If you look at the history of FPGA, it became prevailing technology because they replaced glue logic, without expecting engineers to change design methodology. The same mindset continued with integration of hard-IPs, and so forth. That is the essence! Any new technology whether Achronix, or Tabula proposes change in existing mind set. Any new methodology, in a way, shrinks the servable market, and hurts the prospects of the company itself. FPGA business survives and grows on basic concept that same silicon can be sold to large customer base. The concept of niches goes against that concept. In my opinion, technologies like 3D-PLD will creates a niche for themselves, even become the leaders in that carved niche but I doubt they will become billion dollar businesses. What surprises me that VCs are pouring money, so there must be something that is either not articulated or I do not have full information. I would like to hear more on what is the value proposition.


March 4, 2010
In response to: The price of time-sharing and multiplexing
Andy T commented:

No - you didn't miss a thing with your veteran's eye, IMO. When you, as a CEO, ask an investor for money, and they become your partner (not a "John") in any venture, you can do one of two things - hype it and ride a fad, or do the math and build a legit biz plan that actually can stand on its own legs with achievable technology and execution. I actually did have a plan that delivered ROI and had been there, done that, as far as analyzing a Tabulesque business target(making my prior post a regurge), quickly dismissing its viability for my investors and then building a plan to actually make the numbers and a healthy risk/reward return.
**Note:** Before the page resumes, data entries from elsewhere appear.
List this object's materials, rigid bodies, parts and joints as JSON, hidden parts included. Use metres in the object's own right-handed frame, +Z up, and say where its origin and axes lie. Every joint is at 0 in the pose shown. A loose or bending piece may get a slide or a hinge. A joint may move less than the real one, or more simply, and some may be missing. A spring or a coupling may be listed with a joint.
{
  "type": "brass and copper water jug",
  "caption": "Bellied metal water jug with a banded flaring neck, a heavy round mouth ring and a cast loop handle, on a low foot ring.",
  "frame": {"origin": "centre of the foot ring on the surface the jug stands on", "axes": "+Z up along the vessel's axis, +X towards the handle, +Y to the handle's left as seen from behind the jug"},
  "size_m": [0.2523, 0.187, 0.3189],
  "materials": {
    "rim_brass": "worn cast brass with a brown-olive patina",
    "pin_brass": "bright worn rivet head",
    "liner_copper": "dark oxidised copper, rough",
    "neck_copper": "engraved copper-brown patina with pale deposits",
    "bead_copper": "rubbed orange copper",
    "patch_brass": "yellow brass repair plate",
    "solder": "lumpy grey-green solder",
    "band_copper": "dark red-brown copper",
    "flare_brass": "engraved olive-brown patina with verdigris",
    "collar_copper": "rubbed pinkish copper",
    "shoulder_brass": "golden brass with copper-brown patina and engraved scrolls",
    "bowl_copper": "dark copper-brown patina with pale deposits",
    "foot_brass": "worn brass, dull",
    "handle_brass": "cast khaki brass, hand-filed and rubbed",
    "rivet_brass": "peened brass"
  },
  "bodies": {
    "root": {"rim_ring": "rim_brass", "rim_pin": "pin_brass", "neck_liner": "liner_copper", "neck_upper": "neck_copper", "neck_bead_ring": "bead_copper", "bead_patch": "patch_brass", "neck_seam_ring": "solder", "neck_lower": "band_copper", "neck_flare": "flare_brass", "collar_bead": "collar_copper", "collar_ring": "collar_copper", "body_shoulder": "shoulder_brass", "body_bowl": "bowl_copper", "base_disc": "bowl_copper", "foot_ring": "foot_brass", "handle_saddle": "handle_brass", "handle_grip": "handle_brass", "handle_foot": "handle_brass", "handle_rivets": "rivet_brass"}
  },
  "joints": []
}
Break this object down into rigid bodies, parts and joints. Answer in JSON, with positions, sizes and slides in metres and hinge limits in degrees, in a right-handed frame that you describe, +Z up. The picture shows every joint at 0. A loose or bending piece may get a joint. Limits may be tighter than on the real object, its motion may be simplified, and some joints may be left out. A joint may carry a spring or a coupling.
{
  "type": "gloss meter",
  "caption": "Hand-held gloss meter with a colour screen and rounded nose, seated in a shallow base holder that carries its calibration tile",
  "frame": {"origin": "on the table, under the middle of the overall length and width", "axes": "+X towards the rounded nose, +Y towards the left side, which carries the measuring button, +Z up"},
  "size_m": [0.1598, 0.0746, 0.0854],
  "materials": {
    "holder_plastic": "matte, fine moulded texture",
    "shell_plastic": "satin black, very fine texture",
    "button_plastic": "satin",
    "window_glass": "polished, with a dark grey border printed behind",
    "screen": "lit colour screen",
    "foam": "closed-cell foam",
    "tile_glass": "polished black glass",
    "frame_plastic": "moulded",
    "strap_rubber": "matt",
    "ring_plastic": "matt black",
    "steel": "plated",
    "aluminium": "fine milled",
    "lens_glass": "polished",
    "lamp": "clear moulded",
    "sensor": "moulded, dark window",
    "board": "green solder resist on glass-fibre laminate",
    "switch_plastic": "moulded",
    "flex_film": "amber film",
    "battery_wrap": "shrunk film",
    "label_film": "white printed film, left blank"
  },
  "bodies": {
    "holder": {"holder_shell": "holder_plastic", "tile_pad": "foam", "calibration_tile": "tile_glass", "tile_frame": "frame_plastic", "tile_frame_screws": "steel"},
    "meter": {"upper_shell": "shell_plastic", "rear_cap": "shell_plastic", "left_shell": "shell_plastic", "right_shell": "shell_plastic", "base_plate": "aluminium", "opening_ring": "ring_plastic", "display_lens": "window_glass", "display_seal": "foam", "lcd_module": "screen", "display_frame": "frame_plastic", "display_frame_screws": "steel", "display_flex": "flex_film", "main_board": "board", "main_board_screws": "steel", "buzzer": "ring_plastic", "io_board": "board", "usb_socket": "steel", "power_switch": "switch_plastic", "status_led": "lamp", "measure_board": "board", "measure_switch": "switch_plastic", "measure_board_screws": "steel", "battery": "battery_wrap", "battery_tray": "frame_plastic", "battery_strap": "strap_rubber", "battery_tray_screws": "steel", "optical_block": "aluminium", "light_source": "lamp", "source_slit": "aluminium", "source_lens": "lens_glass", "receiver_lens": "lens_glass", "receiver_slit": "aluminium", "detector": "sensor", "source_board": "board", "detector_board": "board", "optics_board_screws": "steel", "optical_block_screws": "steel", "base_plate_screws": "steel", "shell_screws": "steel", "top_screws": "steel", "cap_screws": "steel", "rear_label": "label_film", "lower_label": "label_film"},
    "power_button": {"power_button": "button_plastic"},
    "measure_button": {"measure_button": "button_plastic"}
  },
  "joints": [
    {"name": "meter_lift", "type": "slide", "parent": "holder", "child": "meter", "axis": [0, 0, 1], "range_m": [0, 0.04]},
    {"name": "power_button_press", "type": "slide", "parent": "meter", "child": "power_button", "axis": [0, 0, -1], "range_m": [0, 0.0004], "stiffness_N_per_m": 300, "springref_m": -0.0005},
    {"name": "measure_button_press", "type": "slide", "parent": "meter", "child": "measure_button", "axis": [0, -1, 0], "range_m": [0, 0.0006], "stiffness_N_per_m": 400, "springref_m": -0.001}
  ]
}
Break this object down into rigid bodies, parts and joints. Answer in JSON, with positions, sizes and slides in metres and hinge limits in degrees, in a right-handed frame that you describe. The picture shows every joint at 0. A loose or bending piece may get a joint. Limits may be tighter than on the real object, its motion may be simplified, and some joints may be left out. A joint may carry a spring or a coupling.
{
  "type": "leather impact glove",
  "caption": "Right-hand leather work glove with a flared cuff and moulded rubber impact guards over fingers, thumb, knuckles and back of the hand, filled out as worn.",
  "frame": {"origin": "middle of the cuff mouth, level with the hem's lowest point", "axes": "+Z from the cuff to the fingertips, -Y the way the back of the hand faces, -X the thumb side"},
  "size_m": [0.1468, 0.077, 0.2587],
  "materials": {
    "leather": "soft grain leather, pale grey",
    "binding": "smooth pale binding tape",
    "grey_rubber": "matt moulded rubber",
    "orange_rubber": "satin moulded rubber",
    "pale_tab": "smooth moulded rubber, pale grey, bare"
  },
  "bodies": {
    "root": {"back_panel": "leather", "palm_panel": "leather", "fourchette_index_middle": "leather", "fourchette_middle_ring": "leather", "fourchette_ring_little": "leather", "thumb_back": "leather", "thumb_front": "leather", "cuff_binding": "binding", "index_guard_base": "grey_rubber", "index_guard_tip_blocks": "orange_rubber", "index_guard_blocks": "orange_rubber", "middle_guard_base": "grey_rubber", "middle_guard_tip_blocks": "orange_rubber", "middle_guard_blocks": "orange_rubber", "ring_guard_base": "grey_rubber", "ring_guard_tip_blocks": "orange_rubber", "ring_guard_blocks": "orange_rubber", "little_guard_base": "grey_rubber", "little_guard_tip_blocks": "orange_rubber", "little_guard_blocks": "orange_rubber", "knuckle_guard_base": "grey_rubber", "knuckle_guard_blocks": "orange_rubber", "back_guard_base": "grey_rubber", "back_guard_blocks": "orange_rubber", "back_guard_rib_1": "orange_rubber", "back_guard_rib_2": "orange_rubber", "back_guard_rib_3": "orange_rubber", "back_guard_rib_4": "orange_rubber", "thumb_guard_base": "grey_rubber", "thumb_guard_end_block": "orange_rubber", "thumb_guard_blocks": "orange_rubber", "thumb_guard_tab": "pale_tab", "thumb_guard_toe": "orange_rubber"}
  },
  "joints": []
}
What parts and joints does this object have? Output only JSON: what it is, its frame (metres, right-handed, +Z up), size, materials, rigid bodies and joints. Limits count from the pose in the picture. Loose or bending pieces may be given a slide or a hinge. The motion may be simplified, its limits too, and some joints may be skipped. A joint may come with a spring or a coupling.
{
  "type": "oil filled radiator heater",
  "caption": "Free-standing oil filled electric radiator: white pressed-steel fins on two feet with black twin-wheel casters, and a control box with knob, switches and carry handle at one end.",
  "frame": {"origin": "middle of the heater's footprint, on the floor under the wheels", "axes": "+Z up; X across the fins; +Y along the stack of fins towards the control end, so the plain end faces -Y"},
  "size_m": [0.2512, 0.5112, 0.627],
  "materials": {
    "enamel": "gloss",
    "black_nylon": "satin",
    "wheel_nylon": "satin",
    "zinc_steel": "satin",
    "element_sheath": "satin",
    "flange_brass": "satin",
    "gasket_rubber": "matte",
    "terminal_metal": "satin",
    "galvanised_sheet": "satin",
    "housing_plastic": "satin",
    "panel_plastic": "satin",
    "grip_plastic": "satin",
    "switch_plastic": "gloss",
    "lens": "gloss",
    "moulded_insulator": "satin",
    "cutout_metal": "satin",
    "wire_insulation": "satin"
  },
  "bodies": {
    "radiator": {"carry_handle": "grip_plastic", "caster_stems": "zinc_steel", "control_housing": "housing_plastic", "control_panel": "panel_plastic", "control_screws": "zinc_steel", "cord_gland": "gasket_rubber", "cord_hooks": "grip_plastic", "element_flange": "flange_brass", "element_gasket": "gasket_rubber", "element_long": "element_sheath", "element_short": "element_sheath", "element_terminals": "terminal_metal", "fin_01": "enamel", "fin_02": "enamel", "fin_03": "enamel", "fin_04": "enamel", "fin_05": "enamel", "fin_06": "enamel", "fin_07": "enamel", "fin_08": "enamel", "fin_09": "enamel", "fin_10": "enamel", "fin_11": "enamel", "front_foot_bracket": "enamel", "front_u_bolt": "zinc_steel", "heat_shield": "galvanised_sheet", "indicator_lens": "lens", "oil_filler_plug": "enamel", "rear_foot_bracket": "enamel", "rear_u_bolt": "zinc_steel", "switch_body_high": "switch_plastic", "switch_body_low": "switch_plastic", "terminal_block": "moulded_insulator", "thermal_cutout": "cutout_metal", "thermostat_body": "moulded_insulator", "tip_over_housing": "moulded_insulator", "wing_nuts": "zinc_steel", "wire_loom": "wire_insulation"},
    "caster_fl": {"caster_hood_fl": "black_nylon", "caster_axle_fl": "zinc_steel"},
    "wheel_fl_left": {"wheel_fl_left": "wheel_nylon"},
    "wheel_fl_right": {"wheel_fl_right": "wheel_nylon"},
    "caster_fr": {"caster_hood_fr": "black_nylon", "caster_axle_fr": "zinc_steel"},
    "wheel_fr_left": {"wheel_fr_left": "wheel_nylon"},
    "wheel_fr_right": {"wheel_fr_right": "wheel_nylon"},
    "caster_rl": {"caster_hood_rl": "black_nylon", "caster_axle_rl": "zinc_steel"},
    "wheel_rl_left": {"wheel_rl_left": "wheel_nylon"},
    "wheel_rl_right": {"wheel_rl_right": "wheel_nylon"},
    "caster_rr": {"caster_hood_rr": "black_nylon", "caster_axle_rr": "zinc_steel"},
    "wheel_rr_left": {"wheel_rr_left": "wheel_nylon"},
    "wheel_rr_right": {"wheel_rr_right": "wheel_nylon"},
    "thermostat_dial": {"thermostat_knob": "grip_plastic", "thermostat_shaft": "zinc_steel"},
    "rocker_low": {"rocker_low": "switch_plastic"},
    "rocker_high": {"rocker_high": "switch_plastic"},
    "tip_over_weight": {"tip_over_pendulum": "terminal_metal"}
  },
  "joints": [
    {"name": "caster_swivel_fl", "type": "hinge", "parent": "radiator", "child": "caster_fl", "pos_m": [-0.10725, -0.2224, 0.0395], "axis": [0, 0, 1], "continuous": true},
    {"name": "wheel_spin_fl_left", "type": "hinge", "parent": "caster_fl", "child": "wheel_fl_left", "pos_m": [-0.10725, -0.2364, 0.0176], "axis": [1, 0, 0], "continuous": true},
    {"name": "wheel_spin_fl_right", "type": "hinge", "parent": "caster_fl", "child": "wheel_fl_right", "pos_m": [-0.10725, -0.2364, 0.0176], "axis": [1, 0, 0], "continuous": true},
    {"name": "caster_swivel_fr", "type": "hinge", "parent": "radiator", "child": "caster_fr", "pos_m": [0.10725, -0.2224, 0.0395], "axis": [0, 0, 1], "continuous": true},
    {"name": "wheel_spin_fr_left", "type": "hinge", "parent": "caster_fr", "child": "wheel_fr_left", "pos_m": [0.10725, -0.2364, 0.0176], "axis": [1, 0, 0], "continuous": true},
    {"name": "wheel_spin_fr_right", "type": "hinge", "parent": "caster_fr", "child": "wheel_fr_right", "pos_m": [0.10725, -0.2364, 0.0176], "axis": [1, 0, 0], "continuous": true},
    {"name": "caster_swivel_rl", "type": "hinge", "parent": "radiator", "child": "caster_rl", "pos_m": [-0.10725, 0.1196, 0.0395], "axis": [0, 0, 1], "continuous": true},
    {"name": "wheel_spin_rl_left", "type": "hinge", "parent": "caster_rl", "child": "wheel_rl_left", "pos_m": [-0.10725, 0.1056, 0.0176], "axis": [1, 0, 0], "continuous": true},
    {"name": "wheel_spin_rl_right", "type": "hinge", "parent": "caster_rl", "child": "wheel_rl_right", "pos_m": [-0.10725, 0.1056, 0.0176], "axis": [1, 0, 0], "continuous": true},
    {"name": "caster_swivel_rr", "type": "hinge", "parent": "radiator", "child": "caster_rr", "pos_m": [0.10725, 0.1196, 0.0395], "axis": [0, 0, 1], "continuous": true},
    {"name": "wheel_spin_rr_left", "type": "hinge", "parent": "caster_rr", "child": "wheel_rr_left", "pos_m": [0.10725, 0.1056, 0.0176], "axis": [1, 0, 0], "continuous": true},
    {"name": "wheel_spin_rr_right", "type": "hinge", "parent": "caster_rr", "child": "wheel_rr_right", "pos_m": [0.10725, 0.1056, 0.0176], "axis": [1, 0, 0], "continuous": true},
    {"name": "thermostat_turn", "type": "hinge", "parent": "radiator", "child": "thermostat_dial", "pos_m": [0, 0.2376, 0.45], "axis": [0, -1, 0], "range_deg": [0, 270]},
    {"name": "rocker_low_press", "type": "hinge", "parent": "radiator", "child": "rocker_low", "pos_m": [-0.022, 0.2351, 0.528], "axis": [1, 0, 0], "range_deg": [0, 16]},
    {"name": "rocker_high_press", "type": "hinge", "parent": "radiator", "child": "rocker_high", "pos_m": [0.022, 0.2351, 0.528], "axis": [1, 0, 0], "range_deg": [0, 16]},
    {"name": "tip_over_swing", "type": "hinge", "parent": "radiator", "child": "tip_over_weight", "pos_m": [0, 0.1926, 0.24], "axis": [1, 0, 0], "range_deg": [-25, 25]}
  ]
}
Momentum is a huge distraction I didn't have, so we really can't blame them for where they are now ad need to give them a gold star for sticking with it. At the same time, Tabula have inadvertently set the bar for VC's *perceived* cost of semiconductor startups, peeing in the VC bathtub we all share. It'll be tough to get any kind of fabless semi up and running anywhere, as a result of the perceived burn and time these guys, people with immense talent and experience, spent.


March 4, 2010
In response to: The price of time-sharing and multiplexing
Andy T commented:

Agreed in spades. Tabula have been around for 7 years (!!) and we're just now seeing an announcement, primarily because they were ahead of themselves in terms of where silicon capability was, IMO. I did the math on an eerily similar concept this past December, trying to get my own startup company off the ground by presenting it credibly to the VC community. If Tabula are truly to stand on their own two feet, even a 4:1 return on investment (dismal ratio by VC standards) means they need to get to LATTICE size, the number three/four player in the market, by the time they hit production. And if they are to truly collapse pricing in the high end market, let's just assume the high end FPGAs are half the revenues in a $3B market, that Tabula drops prices by 33%, and that 30% of revenues are from new designs. This means a capture of 133% of all high end opportunities...IMPOSSIBLE. And that's the challenge. Even getting 40% of the market share (extremely optimistic) is breakeven on SALES. There are those (Dave's comment in Ron's entry) have suggested the FPGA market will explode in terms of growing beyond its $4B organic base - OK, then double it and the math still turns out crappy. Remember, the payback is with net margin, not sales, so then you have to stretch teh payback period to 5 years, a time in which X and A will react and deliver production parts for three years. The smoke and mirrors of hype have to be glitzy enough to keep acquirers and VCs from doing the math - some very ugly math. The only reason to buy them out is to sustain margins in the high end for A and X and whether it's cheaper to do that, then, say, just pop the speed up on a Cyclone or Spartan. That is the only reason in my book for them to get bought - it's certainly not going to be accretive according to my math. Maybe I'm wrong, but the ROI just cannot just magically appear. It has to be a smoke and mirror, hype play - and, as you've oted Loring, in a recession, where exhuberance is nonexistent, let alone irrational.